Im Finanzministerium ist man zufrieden: Rumänien hat im März das Haushaltsdefizit planmäßig gesenkt. Doch die erzielte Reduzierung von 7,2 Prozent des Bruttoinlandsprodukts im Jahr 2009 auf 5,9 Prozent im Jahr 2010 bedeutet nicht nur einen Stellen- und Lohnabbau im öffentlichen Sektor, sondern auch den Verzicht auf Infrastrukturprojekte.

Kein einziger Kilometer der neuen Autobahn wird heuer eröffnet, kündigte Verkehrsminister Radu Berceanu an. Dabei ist der Bedarf enorm: Auf einer Fläche, die dreimal größer als Österreich ist, stehen nur 321 Kilometer Autobahn zur Verfügung. Auch im Bildungssektor ist die Lage kritisch. Auf den 2009 beschlossenen Abbau von 15.000 Lehrerstellen folgen weitere Gehaltskürzungen und eine Lockerung der Arbeitsplatzgarantien.

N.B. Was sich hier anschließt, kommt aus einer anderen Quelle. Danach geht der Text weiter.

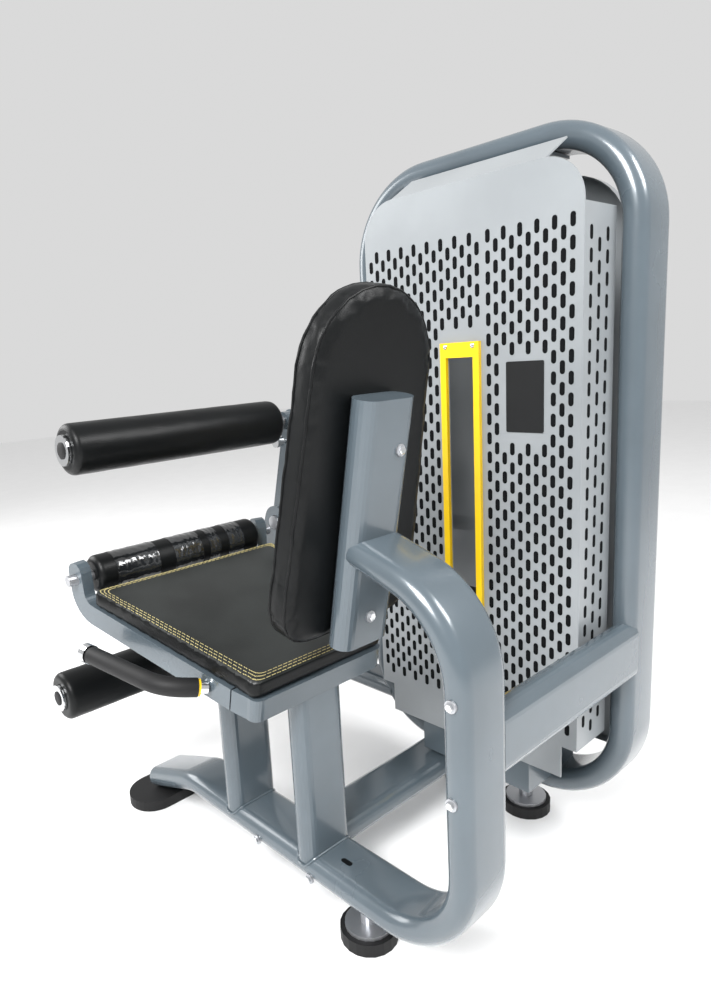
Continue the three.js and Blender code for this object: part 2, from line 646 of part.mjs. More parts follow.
const coverBack = LOOP_LEFT - GAP;
const coverFace = COVER_X + SHEET;
const frontPlate = coverPlate(
  COVER_X,
  coverFace,
  COVER_REAR_Y,
  COVER_FRONT_Y,
  COVER_BOTTOM,
  COVER_TOP,
  COVER_CORNER,
);
const wings = [COVER_REAR_Y, COVER_FRONT_Y - SHEET].map((y) => (
  box(COVER_X, coverBack, y, y + SHEET, COVER_BOTTOM, WING_TOP)
));
const APRON_INSET = 33;
const apronRear = COVER_REAR_Y + APRON_INSET;
const apronFront = COVER_FRONT_Y - APRON_INSET;
const apron = box(COVER_X, coverFace, apronRear, apronFront, COVER_BOTTOM - 69, COVER_BOTTOM + 10);
const flangeLean = THREE.MathUtils.degToRad(58.5);
const flange = box(0, SHEET, COVER_REAR_Y + 76, COVER_FRONT_Y - 74, 0, 92).rotateY(flangeLean);
flange.translate(COVER_X, 0, COVER_TOP - SHEET);
const windowHole = box(
  COVER_X - 20, COVER_X + 10, WINDOW_Y - WINDOW_HALF, WINDOW_Y + WINDOW_HALF, WINDOW_BOTTOM, WINDOW_TOP,
);
const CABLE_LOW_Z = KNEE_Z - CAM_RADIUS;
const cableSlot = box(
  STACK_X - 10,
  STACK_X + 10,
  COVER_FRONT_Y - 10,
  COVER_FRONT_Y + 10,
  CABLE_LOW_Z - 12,
  CABLE_LOW_Z + 12,
);
add('front_cover', cut(join(frontPlate, ...wings, apron, flange), windowHole, cableSlot), 'sheet');

const LOOP_RIGHT = LOOP_LEFT + TUBE_WIDTH;
const rearDepth = 24;
const rearOuter = coverPlate(LOOP_RIGHT + GAP, LOOP_RIGHT + rearDepth, 95, 629, 210, 1436, 130);
const rearInner = coverPlate(LOOP_RIGHT - 5, LOOP_RIGHT + rearDepth - SHEET, 98, 626, 213, 1433, 127);
const rearTabs = [
  box(LOOP_RIGHT - 40, LOOP_RIGHT + rearDepth - 1, 200, 520, 1380, 1383),
  box(LOOP_RIGHT - 40, LOOP_RIGHT + rearDepth - 1, 200, 520, 262, 265),
];
add('rear_cover', join(cut(rearOuter, rearInner), ...rearTabs), 'sheet');

const FRAME_WALL = 14;
const windowOuter = box(
  COVER_X - 9, COVER_X - GAP,
  WINDOW_Y - WINDOW_HALF - FRAME_WALL, WINDOW_Y + WINDOW_HALF + FRAME_WALL,
  WINDOW_BOTTOM - 20, WINDOW_TOP + 30,
);
add('window_frame', cut(windowOuter, windowHole), 'yellow');

// ---- Weight stack -------------------------------------------------------------------------------------
const rodPlaces = [WINDOW_Y - ROD_SPACING, WINDOW_Y + ROD_SPACING];
const BRACKET_TOP_Z = LOOP_TOP - TUBE_DEPTH - GAP;
const bracketFloor = LOOP_BOTTOM + TUBE_DEPTH + GAP;
const baseBracket = box(COVER_X + 16, LOOP_RIGHT - 30, 175, 460, bracketFloor, STACK_FLOOR - GAP);
add('base_bracket', cut(baseBracket, loopSkin), 'paint');
const hangerX = STACK_X + 20;
const topBracket = join(
  box(hangerX, LOOP_RIGHT - 30, 200, 520, BRACKET_TOP_Z - 8, BRACKET_TOP_Z),
  box(hangerX, hangerX + 8, 200, 520, PULLEY_Z - 55, BRACKET_TOP_Z),
  box(STACK_X - 22, hangerX + 2, 200, 250, PULLEY_Z - 55, PULLEY_Z - 43),
  box(STACK_X - 22, hangerX + 2, 385, 440, PULLEY_Z - 55, PULLEY_Z - 43),
  rodX(STACK_X - 12, hangerX + 4, WINDOW_Y + PULLEY_RADIUS, PULLEY_Z, 7),
  rodX(STACK_X - 12, hangerX + 4, WINDOW_Y + PULLEY_RADIUS + 100, PULLEY_Z, 7),
);
const rodTop = PULLEY_Z - 55 - GAP;
add('top_bracket', cut(topBracket, loopSkin), 'paint');
rodPlaces.forEach((y, i) => {
  add(`guide_rod_${i + 1}`, rodZ(STACK_X, y, STACK_FLOOR, rodTop, ROD_RADIUS, 12), 'chrome');
});

function plateBlank(z0, z1) {
  const shape = roundedPolygon([
    new THREE.Vector2(STACK_X - PLATE_DEPTH / 2, WINDOW_Y - PLATE_LENGTH / 2),
    new THREE.Vector2(STACK_X + PLATE_DEPTH / 2, WINDOW_Y - PLATE_LENGTH / 2),
    new THREE.Vector2(STACK_X + PLATE_DEPTH / 2, WINDOW_Y + PLATE_LENGTH / 2),
    new THREE.Vector2(STACK_X - PLATE_DEPTH / 2, WINDOW_Y + PLATE_LENGTH / 2),
  ], 8);
  for (const y of rodPlaces) {
    const hole = new THREE.Path();
    hole.absarc(STACK_X, y, ROD_RADIUS + 1.5, 0, Math.PI * 2);
    shape.holes.push(hole);
  }
  const plain = { depth: z1 - z0, bevelEnabled: false, curveSegments: 4 };
  return new THREE.ExtrudeGeometry(shape, plain).translate(0, 0, z0);
}

const STEM_RADIUS = 12;
const STACK_TOP = STACK_FLOOR + PLATE_COUNT * (PLATE_HEIGHT + GAP);
const PIN_PLATE = 3;
const pinZ = STACK_FLOOR + (PIN_PLATE - 1) * (PLATE_HEIGHT + GAP) + PLATE_HEIGHT / 2;
const pinBore = rodX(STACK_X - 60, STACK_X + 20, WINDOW_Y, pinZ, 5 + 0.6, 12);
const stemBore = rodZ(STACK_X, WINDOW_Y, STACK_FLOOR - 10, STACK_TOP + 10, STEM_RADIUS + 1.5, 12);
for (let i = 0; i < PLATE_COUNT; i += 1) {
  const floor = STACK_FLOOR + i * (PLATE_HEIGHT + GAP);
  const blank = plateBlank(floor, floor + PLATE_HEIGHT);
  const tools = i === PIN_PLATE - 1 ? [stemBore, pinBore] : [stemBore];
  add(`weight_plate_${i + 1}`, cut(blank, ...tools), 'iron');
}
const topPlate = join(
  plateBlank(STACK_TOP, STACK_TOP + 40),
  rodZ(STACK_X, WINDOW_Y, STACK_FLOOR + 20, STACK_TOP + 90, STEM_RADIUS, 16),
);
// The stem is bored from the top, so that it can rise along the cable.
const cableSocket = rodZ(STACK_X, WINDOW_Y, STACK_TOP - 88, STACK_TOP + 100, CABLE_RADIUS + 1.5, 8);
add('top_plate', cut(topPlate, pinBore, cableSocket), 'iron');
const pin = join(
  rodX(STACK_X - 52, STACK_X + 18, WINDOW_Y, pinZ, 5, 12),
  rodX(COVER_X + 4, STACK_X - 50, WINDOW_Y, pinZ, 10, 16),
);
add('selector_pin', pin, 'yellow');

function pulley(y, z) {
  const wheel = rodX(STACK_X - 10, STACK_X + 10, y, z, PULLEY_RADIUS + 5, 18);
  const bore = rodX(STACK_X - 20, STACK_X + 20, y, z, 7 + 0.5, 12);
  const groove = cut(
    rodX(STACK_X - 4, STACK_X + 4, y, z, PULLEY_RADIUS + 8, 18),
    rodX(STACK_X - 6, STACK_X + 6, y, z, PULLEY_RADIUS - CABLE_RADIUS - 1, 18),
  );
  return cut(wheel, bore, groove);
}

const LOW_PULLEY_Y = WINDOW_Y + 3 * PULLEY_RADIUS + 100;
const LOW_PULLEY_Z = CABLE_LOW_Z + PULLEY_RADIUS;
add('top_pulley_rear', pulley(WINDOW_Y + PULLEY_RADIUS, PULLEY_Z), 'iron');
add('top_pulley_front', pulley(WINDOW_Y + PULLEY_RADIUS + 100, PULLEY_Z), 'iron');
add('low_pulley', pulley(LOW_PULLEY_Y, LOW_PULLEY_Z), 'iron');
const lowAxle = join(
  rodX(STACK_X - 12, LOOP_X, LOW_PULLEY_Y, LOW_PULLEY_Z, 7),
  box(LOOP_X - 20, LOOP_X + 20, LOW_PULLEY_Y - 20, LOOP_FRONT_Y - 30, LOW_PULLEY_Z - 15, LOW_PULLEY_Z + 15),
);
add('low_pulley_bracket', cut(lowAxle, loopSkin), 'paint');

// The cable runs from the stem over both top pulleys, down, under the low pulley and on to the cam.
function cableRoute() {
  const turn = (y, z, radius, from, to) => bend(y, z, radius, from, to, 6);
  const flat = [
    new THREE.Vector2(WINDOW_Y, STACK_TOP + 75),
    ...turn(WINDOW_Y + PULLEY_RADIUS, PULLEY_Z, PULLEY_RADIUS, Math.PI, Math.PI / 2),
    ...turn(WINDOW_Y + PULLEY_RADIUS + 100, PULLEY_Z, PULLEY_RADIUS, Math.PI / 2, 0),
    ...turn(LOW_PULLEY_Y, LOW_PULLEY_Z, PULLEY_RADIUS, Math.PI, Math.PI * 1.5),
    ...turn(KNEE_Y, KNEE_Z, CAM_RADIUS, -Math.PI / 2, 0),
  ];
  return flat.map((p) => new THREE.Vector3(STACK_X, p.x, p.y));
}

add('stack_cable', bar(cableRoute(), CABLE_RADIUS, 6), 'iron');

// ---- Feet ---------------------------------------------------------------------------------------------
function foot(name, x, y, underside) {
  const stem = join(
    rodZ(x, y, FOOT_HEIGHT + GAP, FOOT_HEIGHT + 8, FOOT_RADIUS - 10, 20),
    rodZ(x, y, FOOT_HEIGHT + 4, underside - GAP, FOOT_STEM_RADIUS),
  );
  add(`${name}_foot_rubber`, rodZ(x, y, 0, FOOT_HEIGHT, FOOT_RADIUS, 20), 'rubber');
  add(`${name}_foot_stem`, stem, 'steel');
}

foot('rear', 0, FOOT_Y, BASE_HEIGHT - TUBE_RADIUS);
foot('cabinet_rear', LOOP_X, FOOT_Y, LOOP_BOTTOM);
foot('cabinet_front', LOOP_X, CABINET_FRONT_FOOT_Y, LOOP_BOTTOM);

const toeOutline = ovalShape(TOE_PAD_WIDTH, TOE_PAD_DEPTH);
const toePad = new THREE.ExtrudeGeometry(toeOutline, {
  depth: FOOT_HEIGHT,
  bevelEnabled: false,
  curveSegments: 8,
});
toePad.translate(0, TOE_PAD_Y, 0);
add('front_foot_pad', cut(toePad, frameSkin), 'rubber');

export default machine;
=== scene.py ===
"""Leg extension machine: finishes, upholstery and small parts on top of the fixed CAD frame."""

import json
import logging
import math
from dataclasses import dataclass, field
from enum import Enum
from typing import Callable, Iterable, Sequence

import bmesh
import bpy
from mathutils import Matrix, Vector, noise


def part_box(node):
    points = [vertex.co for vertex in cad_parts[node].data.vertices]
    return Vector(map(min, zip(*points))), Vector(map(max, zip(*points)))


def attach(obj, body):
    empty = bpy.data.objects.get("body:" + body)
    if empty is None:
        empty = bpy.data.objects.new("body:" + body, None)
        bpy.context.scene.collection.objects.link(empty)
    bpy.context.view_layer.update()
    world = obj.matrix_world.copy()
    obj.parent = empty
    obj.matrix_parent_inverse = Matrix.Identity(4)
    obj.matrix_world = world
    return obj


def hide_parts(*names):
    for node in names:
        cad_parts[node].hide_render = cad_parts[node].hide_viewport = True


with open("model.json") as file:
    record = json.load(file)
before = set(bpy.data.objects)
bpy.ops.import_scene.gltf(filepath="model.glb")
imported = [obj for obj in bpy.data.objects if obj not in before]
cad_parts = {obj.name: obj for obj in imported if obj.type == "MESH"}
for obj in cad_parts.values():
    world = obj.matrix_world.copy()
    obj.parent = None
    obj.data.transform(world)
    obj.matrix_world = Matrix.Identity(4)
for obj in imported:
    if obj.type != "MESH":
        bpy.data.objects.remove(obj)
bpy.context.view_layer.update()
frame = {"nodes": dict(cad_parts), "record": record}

LOG = logging.getLogger("leg_extension")

Point = tuple[float, float, float]
Outline = list[tuple[float, float]]
Form = tuple[list[Vector], list[list[int]]]

BOX_CENTRE_X = 167.95
BOX_CENTRE_Y = 535.0
TUBE_WIDTH = 120.0
TUBE_DEPTH = 50.0
BEND_RADIUS = 170.0
LOOP_X = 562.0
SEAT_TILT = math.radians(13.2)
BRACKET_LEAN = math.radians(11.4)


def place(x: float, y: float, z: float) -> Vector:
    """A point of the maker's drawing, in millimetres from the rear leg, as metres in the row frame.

    Args:
        x: Distance from the seat's centre plane towards the weight stack.
        y: Distance forward from the back of the rear leg.
        z: Height above the floor.

    Returns:
        The same point in the row frame, in metres.
    """
    return Vector(((x - BOX_CENTRE_X) / 1000, (y - BOX_CENTRE_Y) / 1000, z / 1000))


def on_seat(x: float, along: float, up: float) -> Vector:
    """A point on the tilted seat: across, along from the back edge, up from the pad's top face."""
    c, s = math.cos(SEAT_TILT), math.sin(SEAT_TILT)
    return place(x, 355 + along * c - up * s, 561 + along * s + up * c)


def on_bracket(x: float, out: float, up: float) -> Vector:
    """A point on the leaning bracket: across, forward of its middle plane, up from its foot."""
    c, s = math.cos(BRACKET_LEAN), math.sin(BRACKET_LEAN)
    return place(x, 271.5 + out * c - up * s, 619 + out * s + up * c)


class Grain(Enum):
    """The fine relief that a finish shows."""

    ORANGE_PEEL = "orange_peel"
    LEATHER = "leather"
    MOULDED = "moulded"
    BRUSHED = "brushed"
    WRINKLED = "wrinkled"


GRAIN_SCALE: dict[Grain, tuple[float, float]] = {
    Grain.ORANGE_PEEL: (260.0, 0.03),
    Grain.LEATHER: (420.0, 0.22),
    Grain.MOULDED: (700.0, 0.2),
    Grain.BRUSHED: (900.0, 0.06),
    Grain.WRINKLED: (70.0, 0.6),
}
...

Vergangene Woche, am Tag der ersten Maturaprüfung, wurde fast überall gestreikt. Die ursprünglichen Ziele der Bildungsreform stehen auf der Kippe, das Geld für Investitionen fehlt. Die Lehrer wollen zum Boykott aller Abschlussprüfungen im Juni aufrufen. Sie warten noch immer auf 1000 Euro aus Gehaltsabrechnungen, die das Bildungsministerium jedem Lehrer 2009 hätte bezahlen müssen. Ein Gericht hatte die Legitimität der Forderung bestätigt, worauf die Regierung eine Gesetzesänderung beschloss: Die Summen werden über drei Jahre verteilt.

„Erste“-Geld verschwunden

Auch Firmen, die am Autobahnbau beteiligt waren, schuldet der Staat Geld. Mehr als 400 Mio. Euro sollen diese Fälligkeiten betragen. Etliche für Investitionen geplante Summen, wie fast drei Mrd. Euro aus dem Verkauf des größten Kreditinstituts des Landes an die österreichische Erste Bank, sind verschwunden. Der rumänische Rechnungshof kündigte im März an, es sei diesmal keine Korruptionsaffäre gewesen. Das Geld stopfte einen Teil des Haushaltslochs.

Auf einen Blick

Rumänien muss sein Defizit von 7,2 Prozent auf 5,9 Prozent senken. Im öffentlichen Dienst werden Stellen eingespart und Löhne gekürzt, geplante Straßenprojekte werden verschoben.